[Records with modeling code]
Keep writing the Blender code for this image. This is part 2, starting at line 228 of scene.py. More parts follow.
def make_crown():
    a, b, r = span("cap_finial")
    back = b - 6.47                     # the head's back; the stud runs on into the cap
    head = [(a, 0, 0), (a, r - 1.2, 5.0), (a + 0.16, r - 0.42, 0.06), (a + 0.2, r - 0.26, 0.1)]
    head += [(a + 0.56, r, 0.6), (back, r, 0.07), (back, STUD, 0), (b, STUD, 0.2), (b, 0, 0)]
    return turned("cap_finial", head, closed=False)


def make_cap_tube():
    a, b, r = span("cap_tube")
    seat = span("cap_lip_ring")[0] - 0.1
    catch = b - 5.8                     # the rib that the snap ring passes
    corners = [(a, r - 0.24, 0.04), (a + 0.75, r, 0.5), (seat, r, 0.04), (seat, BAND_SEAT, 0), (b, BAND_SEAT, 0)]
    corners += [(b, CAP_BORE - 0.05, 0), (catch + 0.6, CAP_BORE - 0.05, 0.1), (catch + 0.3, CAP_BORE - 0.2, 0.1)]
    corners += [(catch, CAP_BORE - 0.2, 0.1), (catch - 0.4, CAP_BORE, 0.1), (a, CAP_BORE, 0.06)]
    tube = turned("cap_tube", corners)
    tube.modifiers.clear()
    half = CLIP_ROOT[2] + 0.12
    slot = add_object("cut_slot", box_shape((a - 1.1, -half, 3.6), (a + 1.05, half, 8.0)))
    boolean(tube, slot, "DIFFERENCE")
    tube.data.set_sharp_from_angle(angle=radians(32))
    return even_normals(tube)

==

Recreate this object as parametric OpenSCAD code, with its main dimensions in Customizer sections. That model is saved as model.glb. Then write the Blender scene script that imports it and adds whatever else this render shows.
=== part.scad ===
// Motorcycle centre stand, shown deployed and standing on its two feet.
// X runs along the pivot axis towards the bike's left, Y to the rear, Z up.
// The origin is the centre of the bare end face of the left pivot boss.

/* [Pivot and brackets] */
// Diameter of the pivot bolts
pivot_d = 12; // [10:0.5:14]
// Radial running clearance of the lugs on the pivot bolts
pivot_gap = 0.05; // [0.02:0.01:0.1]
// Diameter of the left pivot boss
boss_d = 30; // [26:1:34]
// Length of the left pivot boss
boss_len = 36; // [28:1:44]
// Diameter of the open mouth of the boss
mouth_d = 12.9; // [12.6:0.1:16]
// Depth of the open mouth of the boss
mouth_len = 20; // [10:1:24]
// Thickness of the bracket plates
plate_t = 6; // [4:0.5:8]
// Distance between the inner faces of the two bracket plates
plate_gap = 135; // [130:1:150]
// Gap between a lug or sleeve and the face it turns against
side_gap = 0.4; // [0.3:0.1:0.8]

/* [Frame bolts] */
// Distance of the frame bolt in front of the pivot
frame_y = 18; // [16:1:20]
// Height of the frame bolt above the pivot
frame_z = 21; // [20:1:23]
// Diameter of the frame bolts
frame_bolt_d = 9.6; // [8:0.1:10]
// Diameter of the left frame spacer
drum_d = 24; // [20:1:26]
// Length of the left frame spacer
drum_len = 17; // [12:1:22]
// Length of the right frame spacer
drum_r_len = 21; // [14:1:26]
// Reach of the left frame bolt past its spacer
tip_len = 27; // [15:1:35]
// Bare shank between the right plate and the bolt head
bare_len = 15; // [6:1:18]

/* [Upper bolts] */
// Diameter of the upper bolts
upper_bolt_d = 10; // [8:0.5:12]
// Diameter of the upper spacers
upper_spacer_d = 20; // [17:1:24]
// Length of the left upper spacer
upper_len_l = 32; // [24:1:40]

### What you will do
Collect each line above holding the string "scene".

### Exercise result
Keep writing the Blender code for this image. This is part 2, starting at line 228 of scene.py. More parts follow.
Recreate this object as parametric OpenSCAD code, with its main dimensions in Customizer sections. That model is saved as model.glb. Then write the Blender scene script that imports it and adds whatever else this render shows.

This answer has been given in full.